→ **Data shown**
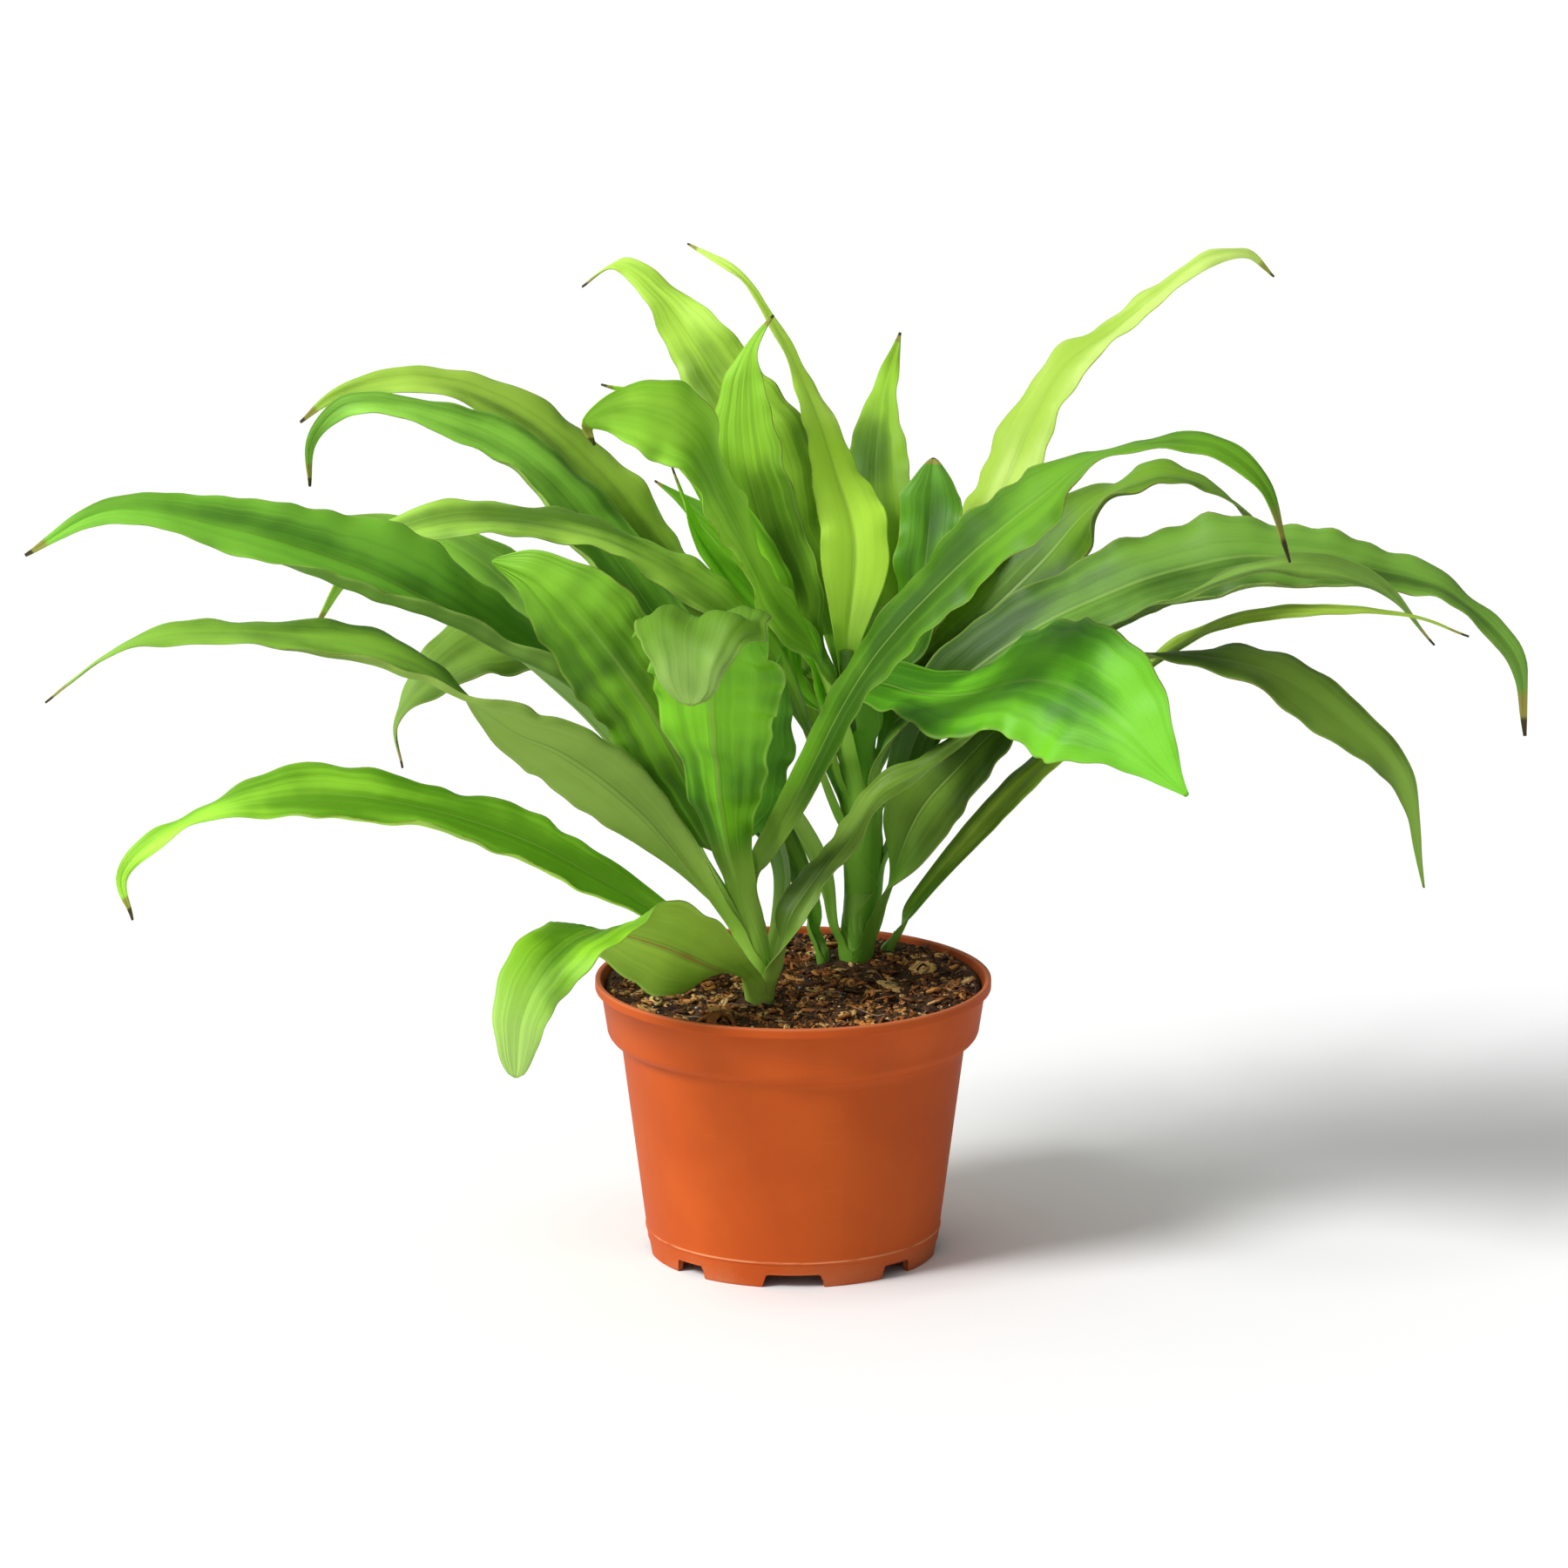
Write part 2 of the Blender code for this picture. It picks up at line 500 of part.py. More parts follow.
def smooth_path(rows, shares):
    """A centripetal Catmull-Rom curve through the rows (x, y, z, roll), read at shares of its length."""
    rows = np.vstack([2 * rows[0] - rows[1], rows, 2 * rows[-1] - rows[-2]])
    chords = np.linalg.norm(np.diff(rows[:, :3], axis=0), axis=1)
    knots = np.concatenate([[0.0], np.cumsum(np.sqrt(chords))])
    pieces = []
    for i in range(1, len(rows) - 2):
        t = np.linspace(knots[i], knots[i + 1], PATH_STEPS + 1)[:-1, None]
        a = [between(t, knots[j], knots[j + 1], rows[j], rows[j + 1]) for j in (i - 1, i, i + 1)]
        b = [between(t, knots[i - 1 + j], knots[i + 1 + j], a[j], a[j + 1]) for j in (0, 1)]
        pieces.append(between(t, knots[i], knots[i + 1], b[0], b[1]))
    fine = np.vstack([*pieces, rows[-2]])
    run = np.concatenate([[0.0], np.cumsum(np.linalg.norm(np.diff(fine[:, :3], axis=0), axis=1))])
    at = np.asarray(shares) * run[-1]
    return np.stack([np.interp(at, run, fine[:, k]) for k in range(4)], axis=1), run[-1]


def stem_at(name, z):
    """Centre and radius of the stem at a height."""
    line = np.array(SHOOTS[name])
    x, y, radius = [np.interp(z, line[:, 2], line[:, k]) for k in (0, 1, 3)]
    return np.array([x, y, z]), radius


def leaf_route(leaf):
    """The leaf's own points after the two that seat it on its stem, and the radius that its base clasps."""
    centre, radius = stem_at(leaf.shoot, leaf.height)
    turn = math.radians(leaf.azimuth)
    out = np.array([math.cos(turn), math.sin(turn), 0.0])
    clasped = radius + SEAT + BLADE / 2
    root = centre + out * clasped
    neck = root + out * NECK_OUT + np.array([0.0, 0.0, NECK_UP])
    return np.array([(*root, 0.0), (*neck, 0.0), *leaf.route]), clasped


def width_share(u, leaf):
    """Share of the full width along the leaf: a narrow neck, a long blade and a drawn-out tip."""
    neck = leaf.neck / leaf.width
    opened = neck + (1 - neck) * ease((u - 0.04) / (leaf.opens - 0.04))
    fall = np.clip((u - leaf.narrows) / (1 - leaf.narrows), 0.0, 1.0)
    return opened * (TIP_SHARE + (1 - TIP_SHARE) * (1 - fall ** 1.3) ** 1.2)


def leaf_surface(leaf, stations, across):
    """The leaf's middle surface as a grid of points.

    The midrib is a smooth curve, and the two halves rise from it by the fold angle, turned about it by the
    roll. Near the root they wrap round the stem, and towards the edge they carry the ripples.
    """
    u = np.linspace(0.0, 1.0, stations)
    route, clasped = leaf_route(leaf)
    path, length = smooth_path(route, u)
    dense, _ = smooth_path(route, np.linspace(0.0, 1.0, 401))
    slopes = np.gradient(dense[:, :3], axis=0)
    along = unit(np.stack([np.interp(u, np.linspace(0.0, 1.0, 401), slopes[:, k]) for k in range(3)], axis=1))
    turn = math.radians(leaf.azimuth)
    level = np.array([-math.sin(turn), math.cos(turn), 0.0])
    side = unit(level - (along @ level)[:, None] * along)
    face = np.cross(along, side)
    roll = np.radians(path[:, 3])[:, None]
    side, face = np.cos(roll) * side + np.sin(roll) * face, np.cos(roll) * face - np.sin(roll) * side

    v = np.linspace(-1.0, 1.0, across)
    spread = width_share(u, leaf)[:, None]
    arc = np.abs(v) * spread * leaf.width / 2
    wrap = 1 - ease(u * length / CLASP)[:, None]
    fold = math.radians(leaf.fold)
    out = wrap * np.sin(arc / clasped) * clasped + (1 - wrap) * arc * math.cos(fold)
    up = wrap * (1 - np.cos(arc / clasped)) * clasped + (1 - wrap) * arc * math.sin(fold)
    phase = 0.7 * (1000 * leaf.height + leaf.azimuth) + np.where(v > 0, 1.9, 0.0)
    edge = v ** 2 * spread * ease((u - 0.12) / 0.2)[:, None]
    up = up + leaf.ripple * edge * np.sin(math.tau * leaf.ripples * u[:, None] + phase)
    return path[:, None, :3] + (np.sign(v) * out)[..., None] * side[:, None] + up[..., None] * face[:, None]


def make_leaf(name, leaf, group, parent):
    """A thin blade with the same triangles on both faces."""
    grid = leaf_surface(leaf, STATIONS, ACROSS)
    root = grid[0, ACROSS // 2].copy()
    index = np.arange(STATIONS * ACROSS).reshape(STATIONS, ACROSS)
    a, b, c, d = index[:-1, :-1], index[1:, :-1], index[1:, 1:], index[:-1, 1:]
    faces = np.concatenate([np.stack([a, b, c], axis=-1).reshape(-1, 3), np.stack([a, c, d], axis=-1).reshape(-1, 3)])
    data = mesh_of(name, (grid - root).reshape(-1, 3), faces.tolist())
    slot = "leaf_dark" if name in DARK_LEAVES else "leaf_lime" if name in LIME_LEAVES else "leaf_green"
    obj = place(name, data, group, parent, slot, location=root)
    solid = obj.modifiers.new("blade", "SOLIDIFY")
    solid.thickness = BLADE
    solid.offset = 0.0
    return obj


def main():
    clear_scene()
    plant = collection("potted_dracaena")
    cutters = collection("cutters")
    base = bpy.data.objects.new("plant_base", None)
    plant.objects.link(base)
    make_pot(plant, cutters, base)
    make_soil(plant, cutters, base)
    for name, line in SHOOTS.items():
        make_stem(name, line, plant, base)
    for name, leaf in LEAVES.items():
        make_leaf(name, leaf, plant, base)


main()
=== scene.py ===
"""The looks of the potted dracaena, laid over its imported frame: pot, soil, shoots, leaves and stage.

Metres, +Z up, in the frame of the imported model.
"""

import math
from collections import namedtuple

import bpy
import numpy as np
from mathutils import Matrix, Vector


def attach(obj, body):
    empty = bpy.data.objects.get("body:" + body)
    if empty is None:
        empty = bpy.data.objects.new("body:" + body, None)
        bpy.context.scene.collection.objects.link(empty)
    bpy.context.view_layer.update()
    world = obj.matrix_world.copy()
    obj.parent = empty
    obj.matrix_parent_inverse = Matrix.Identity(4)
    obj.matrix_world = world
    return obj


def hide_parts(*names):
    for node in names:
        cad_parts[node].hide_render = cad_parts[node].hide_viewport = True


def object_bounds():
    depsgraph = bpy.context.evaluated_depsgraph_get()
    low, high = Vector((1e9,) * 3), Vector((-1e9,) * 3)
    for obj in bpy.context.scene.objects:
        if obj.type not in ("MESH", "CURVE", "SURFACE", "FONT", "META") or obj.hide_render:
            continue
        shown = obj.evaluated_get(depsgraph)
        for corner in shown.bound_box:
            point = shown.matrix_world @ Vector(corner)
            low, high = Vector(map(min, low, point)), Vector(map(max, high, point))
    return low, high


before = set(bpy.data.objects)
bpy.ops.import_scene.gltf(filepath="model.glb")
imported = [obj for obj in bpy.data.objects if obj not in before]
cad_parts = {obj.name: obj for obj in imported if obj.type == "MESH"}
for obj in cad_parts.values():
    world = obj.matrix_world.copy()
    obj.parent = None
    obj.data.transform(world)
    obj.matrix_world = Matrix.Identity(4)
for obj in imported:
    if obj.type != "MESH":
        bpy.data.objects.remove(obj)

CAD_BOX = [list(corner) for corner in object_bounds()]
LOWEST = np.array(CAD_BOX[0]) + 1e-5
HIGHEST = np.array(CAD_BOX[1]) - 1e-5

# Camera: what it looks at, how far away and how high, and its lens
AIM = np.array([-0.0036, 0.0, 0.1876])
CAMERA_DISTANCE = 3.5
CAMERA_ELEVATION = math.radians(14)
LENS = 206.5

# Light: the sky's strength from the left to the right, and the key's strength, width and direction
SKY_STOPS = ((0.0, (1.00, 1.00, 1.00)), (0.5, (0.45, 0.45, 0.45)), (1.0, (0.10, 0.10, 0.11)))
KEY_STRENGTH = 3.1
KEY_WIDTH = math.radians(22)
KEY_FROM = np.array([-0.94, -0.56, 0.96])
FLOOR_REACH = 14.0

# Pot: the notches are given by their width at the foot and at the top, wide ones and narrow ones in turn
RIM_RADIUS = 0.0775
POT_HEIGHT = 0.110
BEAD_HEIGHT = 0.004
BEAD_LOW = POT_HEIGHT - BEAD_HEIGHT
MOUTH_RADIUS = 0.0755
LIP_TOP_RADIUS = 0.0753
LIP_LOW_RADIUS = 0.0730
LIP_HEIGHT = 0.0190
LIP_LOW = POT_HEIGHT - LIP_HEIGHT
LIP_ROUND = 0.0055
WALL_TOP = LIP_LOW - LIP_ROUND
WALL_TOP_RADIUS = 0.0675
BASE_RADIUS = 0.0565
WALL = 0.0012
CORNER_ROUND = 0.0007
HUB = 0.0005
FOOT_WIDTH = 0.0022
FOOT_BEVEL = 0.0003
FLOOR_HEIGHT = 0.0060
FLOOR_THICKNESS = 0.0016
RING_HEIGHT = 0.0100
RING_HALF = 0.0009
RING_PROUD = 0.0004
NOTCH_TOP = 0.0053
NOTCH_COUNT = 8
NOTCHES = ((0.0240, 0.0210), (0.0150, 0.0125))
POT_TURNS = 288

# Soil: the height of its top, the gaps that its top and its loose bits leave to the wall, and its depth
SOIL_TOP = 0.1045
SOIL_GAP = 0.0009
LOOSE_GAP = 0.0010
FIBRE_GAP = 0.0025
SOIL_DEPTH = 0.012
SOIL_RINGS, SOIL_SPOKES = 96, 320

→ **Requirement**
Extract, word for word, the line containing "for name, line", the line containing "bpy.context.view_layer.update()", and every line between them.

→ **Solution to this task**
    for name, line in SHOOTS.items():
        make_stem(name, line, plant, base)
    for name, leaf in LEAVES.items():
        make_leaf(name, leaf, plant, base)


main()
=== scene.py ===
"""The looks of the potted dracaena, laid over its imported frame: pot, soil, shoots, leaves and stage.

Metres, +Z up, in the frame of the imported model.
"""

import math
from collections import namedtuple

import bpy
import numpy as np
from mathutils import Matrix, Vector


def attach(obj, body):
    empty = bpy.data.objects.get("body:" + body)
    if empty is None:
        empty = bpy.data.objects.new("body:" + body, None)
        bpy.context.scene.collection.objects.link(empty)
    bpy.context.view_layer.update()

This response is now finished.